Section: Solid State Physics and Materials Science


Title:
THEORETICAL INVESTIGATION OF POINT DEFECTS IN ALUMINUM NITRIDE NANOWIRES


Authors:
Adela Nicolaev(1), T. L. Mitran(1), G.A. Nemnes(1),L. ION(1), St. Antohe(1)


Affiliation:
1) University of Bucharest, Physics Department, 405 Atomistilor, POB MG-11, 077125, Magurele-Ilfov, Romania


E-mail
adela@solid.fizica.unibuc.ro


Keywords:
defects, nanowires, ab initio, formation energy


Abstract:
Group III nitride materials are being intensively researched due to their demonstrated success in optoelectronic devices and their further potential in electronic and optoelectronic applications. Aluminium nitride is a semiconductor with a wide band gap (6.2 eV), a large exciton binding energy and a very small electron affinity. During the growth process, several defects may appear, such as point defects or threading dislocations that induce deep levels in the band gap. These types of defects lead to the reduction of the devices performance. Particularly, AlN nanowires hold great promise for nanotechnology applications because of the large band gap and structural confinement properties and are being investigated for their use in light-emitting diodes, nanowire lasers and potential spintronic devices. Therefore, it is important to know how structural defects affects their electrical and/or optical properties. Theoretical studies can provide a better understanding of the electronic and structural properties of defective nanostructures. Unfortunately, there have been only a few theoretical ab initio studies of defects in AlN structure.
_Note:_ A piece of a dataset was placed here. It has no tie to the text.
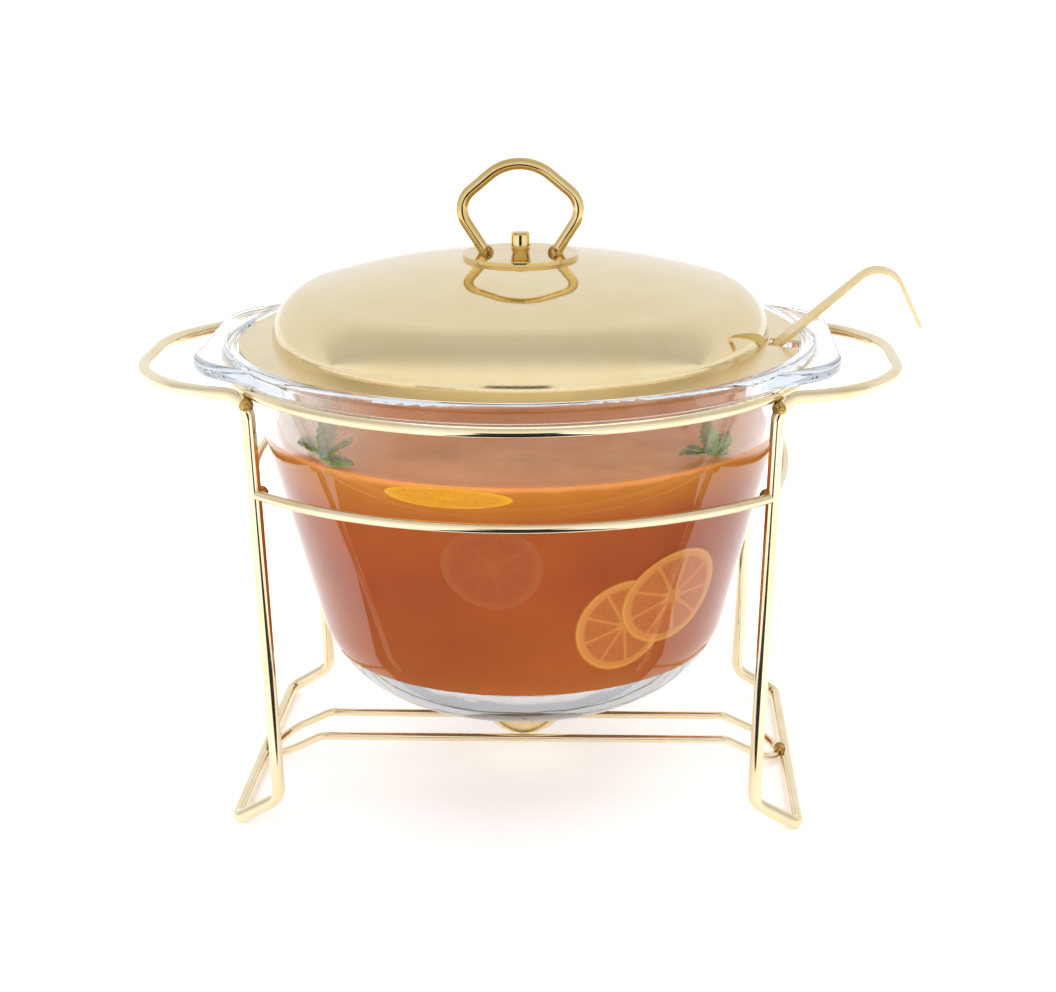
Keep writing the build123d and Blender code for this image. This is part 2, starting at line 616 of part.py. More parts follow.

That is why, in this work we present a study of some point defects in AlN nanowires, including vacancies, interstitial extrinsic defects using ab initio calculations. We have performed density-functional pseudopotential calculations to investigate the electronic structure, atomic configurations, formation energies of native point defects and impurities in AlN, as well as their defect-to-band transition energies. A discussion about the local atomic configuration of the investigated defects and on their ability to act as efficient dopants is given.